Giving out statistical data with regards to the investments made in various sub-sectors of the textile industry under the TUF scheme, she said nearly 50,000 embroidery machines had been installed in Surat and plain powerlooms were replaced with automatic looms in most of the weaving hubs of the country like Bhiwandi, Ichalkaranji and Surat.

She lamented over the fact that the per capita consumption of fibre stood at just 3 kg in India, while it was 20 kg in US and the world average stood at 7-8 kg, but added by saying that cotton technology mission had helped the country from being a net importer of cotton to a net exporter of cotton in a matter of few years.

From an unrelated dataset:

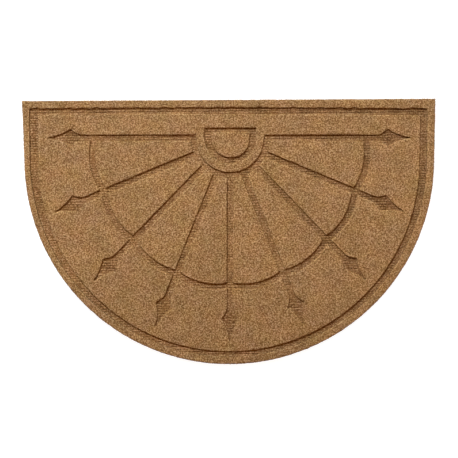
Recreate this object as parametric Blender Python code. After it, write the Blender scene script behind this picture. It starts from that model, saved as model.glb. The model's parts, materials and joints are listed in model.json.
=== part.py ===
# Half-round doormat: one flat piece of stiff punched felt with a moulded surface.
# Metres, +Z up. X runs along the straight edge, +Y points to the straight edge,
# and the origin is under the middle of the mat, on the plane that it lies on.

import math

import bmesh
import bpy
from mathutils import Vector

# Whole mat
WIDTH = 0.9144              # across the two square corners
DEPTH = 0.5842              # straight edge to the crown of the curve, on the middle line
EDGE_SLANT = 0.0026         # how far the straight edge rises at +X and drops at -X
THICKNESS = 0.0095
RIM_CHAMFER = 0.0012        # worn upper corner of the cut edge
CURVE_RADIUS = 0.4534       # outer curve of the mat
CURVE_SHIFT_X = 0.0013      # the curve sits a little off the middle

# Moulded relief
RELIEF = 0.0030             # raised pile stands this far above the sunk floor
DRAFT = 0.0012              # a groove's wall leans back this far over the relief
RIB_PITCH = 0.00566         # ribs of the sunk floor, all parallel and nearly along X
RIB_SLANT = 0.0095          # their rise for each metre towards +X
RIB_HEIGHT = 0.0010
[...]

She also advised the sector in to invest in a big way in the emerging sub-sector of technical textiles as there was more profitability considering that in production of traditional textiles, raw material cost accounted for 65 percent of all costs and value addition meant only 35 percent, while in technical textiles, raw material cost was only 35 percent and value addition was 65 percent and also counseled to take advantage by combining benefits of various schemes rolled out by the Central and State governments.

She concluded her address by saying that technical textile was growing at a compounded rate of 90 percent in India and encouraged the industry to do something out of the ordinary and at the same time assured of full support from the Ministry of Textiles.

Ms Panabaka Lakshmi, the Union Minister of State for Textiles was the last to address the delegates in the inaugural session. She also advised the textile sector to take advantage of the FTAs signed with different regions and informed the gathering that the FTA with the European Union was at an advanced stage of talks.

She also said that framing of the National Fibre Policy was under progress and that the first meeting for the same had already taken place and also informed that the government was augmenting further funds under TUFs and also informed about the trade promotion trips undertaken by the ministry to Switzerland, Turkey and Italy, in a bid to increase exports and invite investments in to the sector.

Speaking exclusively to Fibre2fashion on the sidelines of the conference Ms Shashi Singh advised the sector to go in for value addition on the lines of Surat which has invested heavily in the embroidery industry and also that new product categories must be produced in technical textiles to be able to compete with European manufacturers.

When asked about how the TUF scheme has helped the textile sector, she replied by saying that, most of the companies have invested in latest technologies which are also expensive, so they have no option but to produce value added products, otherwise the return on investments would not be sustainable.